Armed with this message she started a long conversation with Mum about her burgeoning dreams and ambitions to move to New York, write pop songs and become a star. A compromise was reached and Déyyess began piano lessons the following week.

However, Lady Gaga provided more than just musical inspiration, she gave Déyyess the confidence to be honest about her sexuality at 14.
"I felt so strongly about certain aspects in life, it was a turning point. Lady Gaga is a huge supporter of the LGBTQ+ community. I'd watch all her interviews. I remember the one really poignant speech that changed me was the Don't Ask, Don't Tell campaign. It held a really strong message and the way she was speaking, her body language, it reinforced for me that this was how life should be."

Déyyess counts her Mum as another strong figure of inspiration in her life, and a constant champion. "I didn't need to talk about my sexuality to my Mum" she shrugs. "I just brought girls home."

While at school Déyyess was scouted to play for Arsenal Girls but she turned down the opportunity to concentrate on her music. "I lost sleep turning that down, but as much as I love it, football just wasn't a career I wanted to pursue. I didn't feel as much passion for it as I do for my music. With music you can give something that comes directly from you, a part of your own story to give to others. You have time alone to think honestly about yourself and things you've experienced."

Her music details real life relationships and experiences with a tilted pop sensibility that sits somewhere between the narratives of King Princess and the imagination of Kate Bush. "When I'm in something, I'm all in. My last relationship was the same. She was the first girl I ever loved, and she knew that. I think that's probably why she broke up with me. Most of my songs are about her.
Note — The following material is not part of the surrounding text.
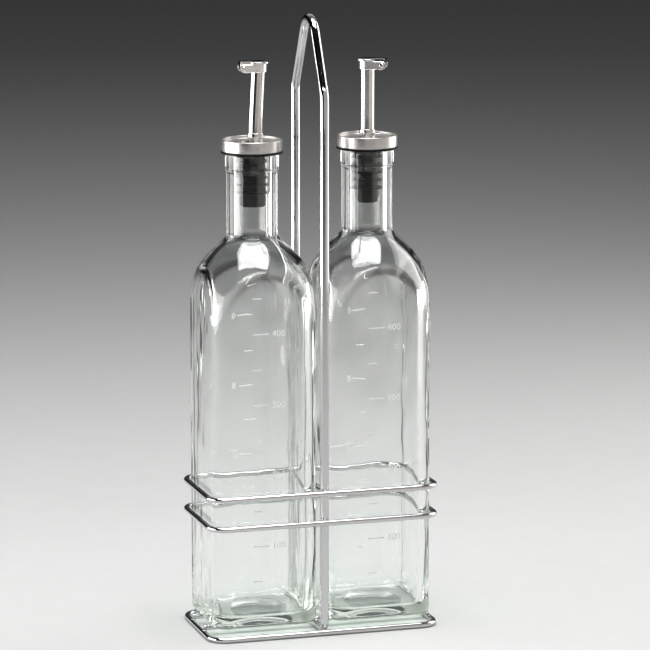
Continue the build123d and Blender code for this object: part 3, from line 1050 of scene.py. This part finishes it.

I'm literally just over it, but if I didn't have that heartbreak, I don't think I'd be here. I'm so glad that happened to me."

With a string of evocative and insatiably hook-fuelled new songs and an optimistic outlook, Déyyess is ready to take on society in the couture footsteps of her idol. "Women's rights and LGBTQ+ rights are really important right now. It's important to recognise who you are and who you want to be, and to force change in those gender norms."

This monster ain't so little anymore.